_GIVEN DATA_
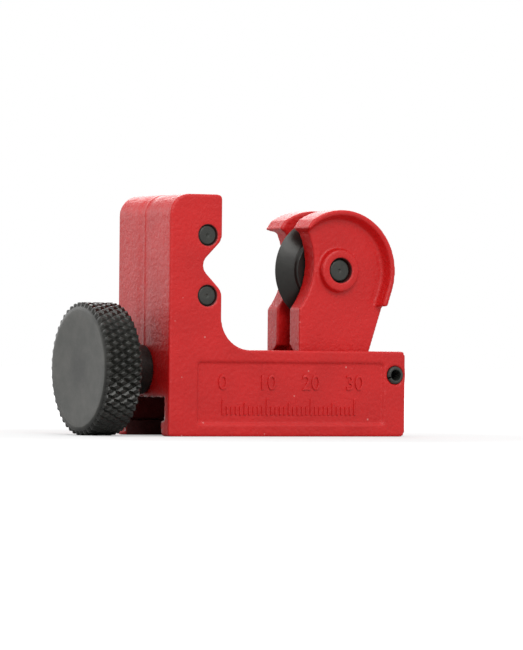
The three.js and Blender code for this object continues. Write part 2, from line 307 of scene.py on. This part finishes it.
# Textured red paint with dust specks. Masks from the Object coordinates paint shade in near black:
# inside the guide slot, by |y| and z, and round the pin holes, by the distance from each pin's axis.
def makePaint():
    paint = Finish("redTexturedPaint", Metallic=0.0, IOR=1.48)
    cloud = paint.noise(9 * mm, 3)
    peel = paint.noise(paintLook["peelSize"], 3, 0.55)
    grain = paint.noise(paintLook["grainSize"], 2, 0.6)
    body = paint.blend(paint.remap(cloud, 0.35, 0.65, 0, 1), paintLook["red"], paintLook["deepRed"])
    speck = paint.math("MULTIPLY", paint.spots(1.7 * mm, 0.12), 0.45)
    painted = paint.blend(speck, body, paintLook["dust"])
    split = paint.add("ShaderNodeSeparateXYZ")
    paint.link(paint.place, split.inputs["Vector"])
    # Masks for the painted shade inside the slot and round the pin holes.
    inside = paint.remap(paint.math("ABSOLUTE", split.outputs["Y"]), 9.6 * mm, 9.35 * mm, 0, 1)
    below = paint.remap(split.outputs["Z"], 7.95 * mm, 7.7 * mm, 0, 1)
    behind = paint.remap(split.outputs["X"], legX + 0.15 * mm, legX + 0.6 * mm, 0, 1)
    slot = paint.math("MULTIPLY", paint.math("MULTIPLY", inside, below), behind)
    for pin, ring in (("wheel_pin", 0.26), ("upper_roller_pin", 0.12), ("lower_roller_pin", 0.12)):
        middle, half = onAxis(pin)
        away = paint.distanceAcross("Y", middle)
        hole = paint.remap(away, half[2] + (ring + 0.16) * mm, half[2] + ring * mm, 0, 1)
        slot = paint.math("MAXIMUM", slot, hole)
    # Painted shade: the slot and pin-hole masks darken the red to near black.
    colour = paint.blend(paint.math("MULTIPLY", slot, 0.93), painted, paintLook["paintedSlotShade"])
    paint.link(colour, paint.shader.inputs["Base Color"])
    rough = paint.remap(peel, 0.3, 0.7, *paintLook["roughness"])
    paint.link(paint.math("MULTIPLY_ADD", slot, 0.2, rough), paint.shader.inputs["Roughness"])
    paint.bump((peel, 0.20 * mm, 0.75), (grain, 0.04 * mm, 0.5))
    return paint.material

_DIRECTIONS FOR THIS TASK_
Write only the number of lines that include "from".

_SOLUTION FOR THIS EXERCISE_
3